» Stated exercise: Identify all lines below that hold "joints" and collect them.

» Given data:

* * * * * * *

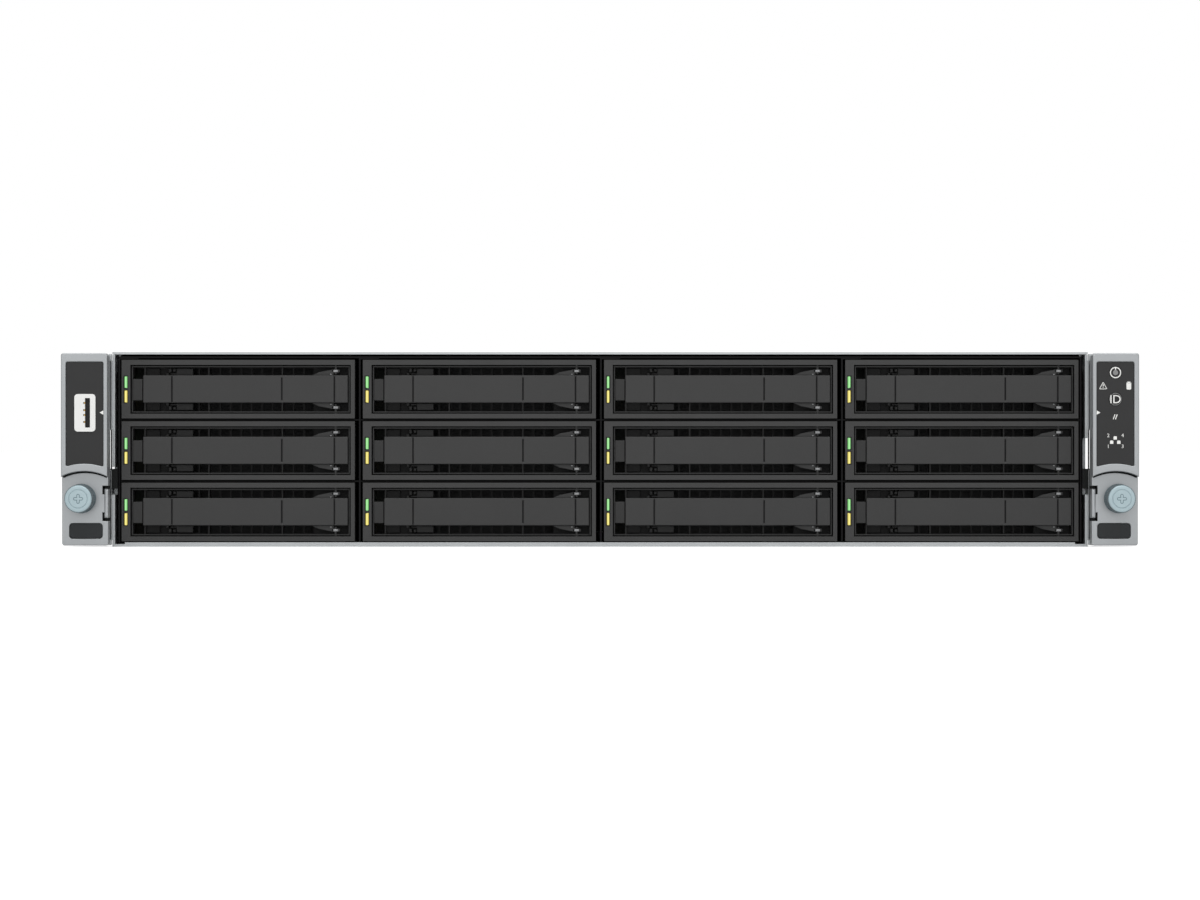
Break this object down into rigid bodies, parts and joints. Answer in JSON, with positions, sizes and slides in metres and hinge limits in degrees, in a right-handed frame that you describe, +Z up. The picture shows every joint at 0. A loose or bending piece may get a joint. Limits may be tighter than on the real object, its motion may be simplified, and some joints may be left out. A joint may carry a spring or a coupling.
{
  "type": "2u rack server",
  "caption": "Rack-mount server, two units high, with hot-swap drive carriers in columns behind cam levers, rack ears with captive thumbscrews, and plug-in supplies at the rear.",
  "frame": {"origin": "centre of the whole footprint, on the underside of the chassis", "axes": "+Z up, +Y from the front to the rear, +X to the right seen from the front"},
  "size_m": [0.4826, 0.745, 0.0878],
  "materials": {
    "carrier_plastic": "fine-grained dark grey moulded plastic",
    "lever_plastic": "fine-grained dark grey moulded plastic",
    "zinc_steel": "zinc-coated sheet steel",
    "black_steel": "black coated sheet steel",
    "latch_plastic": "moulded plastic",
    "ear_casting": "light grey satin paint",
    "panel_plastic": "dark grey printed panel",
    "port_plastic": "white moulded plastic",
    "screw_steel": "plated steel, turned",
    "board": "green circuit board",
    "fan_plastic": "black moulded plastic",
    "supply_case": "bare sheet metal"
  },
  "bodies": {
    "chassis": {"chassis_base": "zinc_steel", "drive_cage": "black_steel", "front_cover": "zinc_steel", "left_ear": "ear_casting", "right_ear": "ear_casting", "ear_panels": "panel_plastic", "usb_port": "port_plastic", "drive_backplane": "board", "fan_frames": "fan_plastic", "mainboard": "board", "network_ports": "zinc_steel", "riser_modules": "zinc_steel"},
    "carrier_01": {"drive_carrier_01": "carrier_plastic"},
    "lever_01": {"carrier_lever_01": "lever_plastic"},
    "latch_01": {"carrier_latch_01": "lever_plastic"},
    "carrier_02": {"drive_carrier_02": "carrier_plastic"},
    "lever_02": {"carrier_lever_02": "lever_plastic"},
    "latch_02": {"carrier_latch_02": "lever_plastic"},
    "carrier_03": {"drive_carrier_03": "carrier_plastic"},
    "lever_03": {"carrier_lever_03": "lever_plastic"},
    "latch_03": {"carrier_latch_03": "lever_plastic"},
    "carrier_04": {"drive_carrier_04": "carrier_plastic"},
    "lever_04": {"carrier_lever_04": "lever_plastic"},
    "latch_04": {"carrier_latch_04": "lever_plastic"},
    "carrier_05": {"drive_carrier_05": "carrier_plastic"},
    "lever_05": {"carrier_lever_05": "lever_plastic"},
    "latch_05": {"carrier_latch_05": "lever_plastic"},
    "carrier_06": {"drive_carrier_06": "carrier_plastic"},
    "lever_06": {"carrier_lever_06": "lever_plastic"},
    "latch_06": {"carrier_latch_06": "lever_plastic"},
    "carrier_07": {"drive_carrier_07": "carrier_plastic"},
    "lever_07": {"carrier_lever_07": "lever_plastic"},
    "latch_07": {"carrier_latch_07": "lever_plastic"},
    "carrier_08": {"drive_carrier_08": "carrier_plastic"},
    "lever_08": {"carrier_lever_08": "lever_plastic"},
    "latch_08": {"carrier_latch_08": "lever_plastic"},
    "carrier_09": {"drive_carrier_09": "carrier_plastic"},
    "lever_09": {"carrier_lever_09": "lever_plastic"},
    "latch_09": {"carrier_latch_09": "lever_plastic"},
    "carrier_10": {"drive_carrier_10": "carrier_plastic"},
    "lever_10": {"carrier_lever_10": "lever_plastic"},
    "latch_10": {"carrier_latch_10": "lever_plastic"},
    "carrier_11": {"drive_carrier_11": "carrier_plastic"},
    "lever_11": {"carrier_lever_11": "lever_plastic"},
    "latch_11": {"carrier_latch_11": "lever_plastic"},
    "carrier_12": {"drive_carrier_12": "carrier_plastic"},
    "lever_12": {"carrier_lever_12": "lever_plastic"},
    "latch_12": {"carrier_latch_12": "lever_plastic"},
    "rear_cover": {"rear_cover": "zinc_steel"},
    "cover_latch": {"cover_latch": "latch_plastic"},
    "power_button": {"power_button": "panel_plastic"},
    "id_button": {"id_button": "panel_plastic"},
    "left_thumbscrew": {"left_thumbscrew": "screw_steel"},
    "right_thumbscrew": {"right_thumbscrew": "screw_steel"},
    "power_supply_1": {"power_supply_1": "supply_case"},
    "power_supply_2": {"power_supply_2": "supply_case"},
    "fan_rotor_1": {"fan_rotor_1": "fan_plastic"},
    "fan_rotor_2": {"fan_rotor_2": "fan_plastic"},
    "fan_rotor_3": {"fan_rotor_3": "fan_plastic"},
    "fan_rotor_4": {"fan_rotor_4": "fan_plastic"}
  },
  "joints": [
    {"name": "carrier_slide_01", "type": "slide", "parent": "chassis", "child": "carrier_01", "axis": [0, -1, 0], "range_m": [0, 0.15]},
    {"name": "lever_swing_01", "type": "hinge", "parent": "carrier_01", "child": "lever_01", "pos_m": [-0.11935, -0.3504, 0.0711], "axis": [0, 0, 1], "range_deg": [0, 70]},
    {"name": "latch_press_01", "type": "slide", "parent": "carrier_01", "child": "latch_01", "axis": [0, 1, 0], "range_m": [0, 0.0025], "stiffness_N_per_m": 300, "springref_m": -0.002},
    {"name": "cover_slide", "type": "slide", "parent": "chassis", "child": "rear_cover", "axis": [0, 1, 0], "range_m": [0, 0.014]},
    {"name": "cover_latch_lift", "type": "hinge", "parent": "rear_cover", "child": "cover_latch", "pos_m": [0, -0.0875, 0.0854], "axis": [1, 0, 0], "range_deg": [0, 80]},
    {"name": "power_press", "type": "slide", "parent": "chassis", "child": "power_button", "axis": [0, 1, 0], "range_m": [0, 0.001], "stiffness_N_per_m": 400, "springref_m": -0.001},
    {"name": "id_press", "type": "slide", "parent": "chassis", "child": "id_button", "axis": [0, 1, 0], "range_m": [0, 0.001], "stiffness_N_per_m": 400, "springref_m": -0.001},
    {"name": "left_thumbscrew_turn", "type": "hinge", "parent": "chassis", "child": "left_thumbscrew", "pos_m": [-0.23255, -0.3535, 0.0219], "axis": [0, 1, 0], "continuous": true},
    {"name": "right_thumbscrew_turn", "type": "hinge", "parent": "chassis", "child": "right_thumbscrew", "pos_m": [0.23255, -0.3535, 0.0219], "axis": [0, 1, 0], "continuous": true},
    {"name": "power_supply_slide_1", "type": "slide", "parent": "chassis", "child": "power_supply_1", "axis": [0, 1, 0], "range_m": [0, 0.18]},
    {"name": "power_supply_slide_2", "type": "slide", "parent": "chassis", "child": "power_supply_2", "axis": [0, 1, 0], "range_m": [0, 0.18]},
    {"name": "fan_spin_1", "type": "hinge", "parent": "chassis", "child": "fan_rotor_1", "pos_m": [-0.156, -0.1335, 0.043], "axis": [0, 1, 0], "continuous": true},
    {"name": "fan_spin_2", "type": "hinge", "parent": "chassis", "child": "fan_rotor_2", "pos_m": [-0.052, -0.1335, 0.043], "axis": [0, 1, 0], "continuous": true},
    {"name": "fan_spin_3", "type": "hinge", "parent": "chassis", "child": "fan_rotor_3", "pos_m": [0.052, -0.1335, 0.043], "axis": [0, 1, 0], "continuous": true},
    {"name": "fan_spin_4", "type": "hinge", "parent": "chassis", "child": "fan_rotor_4", "pos_m": [0.156, -0.1335, 0.043], "axis": [0, 1, 0], "continuous": true},
    {"name": "carrier_slide_02", "type": "slide", "parent": "chassis", "child": "carrier_02", "axis": [0, -1, 0], "range_m": [0, 0.15]},
    {"name": "lever_swing_02", "type": "hinge", "parent": "carrier_02", "child": "lever_02", "pos_m": [-0.01055, -0.3504, 0.0711], "axis": [0, 0, 1], "range_deg": [0, 70]},
    {"name": "latch_press_02", "type": "slide", "parent": "carrier_02", "child": "latch_02", "axis": [0, 1, 0], "range_m": [0, 0.0025], "stiffness_N_per_m": 300, "springref_m": -0.002},
    {"name": "carrier_slide_03", "type": "slide", "parent": "chassis", "child": "carrier_03", "axis": [0, -1, 0], "range_m": [0, 0.15]},
    {"name": "lever_swing_03", "type": "hinge", "parent": "carrier_03", "child": "lever_03", "pos_m": [0.09825, -0.3504, 0.0711], "axis": [0, 0, 1], "range_deg": [0, 70]},
    {"name": "latch_press_03", "type": "slide", "parent": "carrier_03", "child": "latch_03", "axis": [0, 1, 0], "range_m": [0, 0.0025], "stiffness_N_per_m": 300, "springref_m": -0.002},
    {"name": "carrier_slide_04", "type": "slide", "parent": "chassis", "child": "carrier_04", "axis": [0, -1, 0], "range_m": [0, 0.15]},
    {"name": "lever_swing_04", "type": "hinge", "parent": "carrier_04", "child": "lever_04", "pos_m": [0.20705, -0.3504, 0.0711], "axis": [0, 0, 1], "range_deg": [0, 70]},
    {"name": "latch_press_04", "type": "slide", "parent": "carrier_04", "child": "latch_04", "axis": [0, 1, 0], "range_m": [0, 0.0025], "stiffness_N_per_m": 300, "springref_m": -0.002},
    {"name": "carrier_slide_05", "type": "slide", "parent": "chassis", "child": "carrier_05", "axis": [0, -1, 0], "range_m": [0, 0.15]},
    {"name": "lever_swing_05", "type": "hinge", "parent": "carrier_05", "child": "lever_05", "pos_m": [-0.11935, -0.3504, 0.0434], "axis": [0, 0, 1], "range_deg": [0, 70]},
    {"name": "latch_press_05", "type": "slide", "parent": "carrier_05", "child": "latch_05", "axis": [0, 1, 0], "range_m": [0, 0.0025], "stiffness_N_per_m": 300, "springref_m": -0.002},
    {"name": "carrier_slide_06", "type": "slide", "parent": "chassis", "child": "carrier_06", "axis": [0, -1, 0], "range_m": [0, 0.15]},
    {"name": "lever_swing_06", "type": "hinge", "parent": "carrier_06", "child": "lever_06", "pos_m": [-0.01055, -0.3504, 0.0434], "axis": [0, 0, 1], "range_deg": [0, 70]},
    {"name": "latch_press_06", "type": "slide", "parent": "carrier_06", "child": "latch_06", "axis": [0, 1, 0], "range_m": [0, 0.0025], "stiffness_N_per_m": 300, "springref_m": -0.002},
    {"name": "carrier_slide_07", "type": "slide", "parent": "chassis", "child": "carrier_07", "axis": [0, -1, 0], "range_m": [0, 0.15]},
    {"name": "lever_swing_07", "type": "hinge", "parent": "carrier_07", "child": "lever_07", "pos_m": [0.09825, -0.3504, 0.0434], "axis": [0, 0, 1], "range_deg": [0, 70]},
    {"name": "latch_press_07", "type": "slide", "parent": "carrier_07", "child": "latch_07", "axis": [0, 1, 0], "range_m": [0, 0.0025], "stiffness_N_per_m": 300, "springref_m": -0.002},
    {"name": "carrier_slide_08", "type": "slide", "parent": "chassis", "child": "carrier_08", "axis": [0, -1, 0], "range_m": [0, 0.15]},
    {"name": "lever_swing_08", "type": "hinge", "parent": "carrier_08", "child": "lever_08", "pos_m": [0.20705, -0.3504, 0.0434], "axis": [0, 0, 1], "range_deg": [0, 70]},
    {"name": "latch_press_08", "type": "slide", "parent": "carrier_08", "child": "latch_08", "axis": [0, 1, 0], "range_m": [0, 0.0025], "stiffness_N_per_m": 300, "springref_m": -0.002},
    {"name": "carrier_slide_09", "type": "slide", "parent": "chassis", "child": "carrier_09", "axis": [0, -1, 0], "range_m": [0, 0.15]},
    {"name": "lever_swing_09", "type": "hinge", "parent": "carrier_09", "child": "lever_09", "pos_m": [-0.11935, -0.3504, 0.0157], "axis": [0, 0, 1], "range_deg": [0, 70]},
    {"name": "latch_press_09", "type": "slide", "parent": "carrier_09", "child": "latch_09", "axis": [0, 1, 0], "range_m": [0, 0.0025], "stiffness_N_per_m": 300, "springref_m": -0.002},
    {"name": "carrier_slide_10", "type": "slide", "parent": "chassis", "child": "carrier_10", "axis": [0, -1, 0], "range_m": [0, 0.15]},
    {"name": "lever_swing_10", "type": "hinge", "parent": "carrier_10", "child": "lever_10", "pos_m": [-0.01055, -0.3504, 0.0157], "axis": [0, 0, 1], "range_deg": [0, 70]},
    {"name": "latch_press_10", "type": "slide", "parent": "carrier_10", "child": "latch_10", "axis": [0, 1, 0], "range_m": [0, 0.0025], "stiffness_N_per_m": 300, "springref_m": -0.002},
    {"name": "carrier_slide_11", "type": "slide", "parent": "chassis", "child": "carrier_11", "axis": [0, -1, 0], "range_m": [0, 0.15]},
    {"name": "lever_swing_11", "type": "hinge", "parent": "carrier_11", "child": "lever_11", "pos_m": [0.09825, -0.3504, 0.0157], "axis": [0, 0, 1], "range_deg": [0, 70]},
    {"name": "latch_press_11", "type": "slide", "parent": "carrier_11", "child": "latch_11", "axis": [0, 1, 0], "range_m": [0, 0.0025], "stiffness_N_per_m": 300, "springref_m": -0.002},
    {"name": "carrier_slide_12", "type": "slide", "parent": "chassis", "child": "carrier_12", "axis": [0, -1, 0], "range_m": [0, 0.15]},
    {"name": "lever_swing_12", "type": "hinge", "parent": "carrier_12", "child": "lever_12", "pos_m": [0.20705, -0.3504, 0.0157], "axis": [0, 0, 1], "range_deg": [0, 70]},
    {"name": "latch_press_12", "type": "slide", "parent": "carrier_12", "child": "latch_12", "axis": [0, 1, 0], "range_m": [0, 0.0025], "stiffness_N_per_m": 300, "springref_m": -0.002}
  ]
}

* * * * * * *

» Task result:
Break this object down into rigid bodies, parts and joints. Answer in JSON, with positions, sizes and slides in metres and hinge limits in degrees, in a right-handed frame that you describe, +Z up. The picture shows every joint at 0. A loose or bending piece may get a joint. Limits may be tighter than on the real object, its motion may be simplified, and some joints may be left out. A joint may carry a spring or a coupling.
  "joints": [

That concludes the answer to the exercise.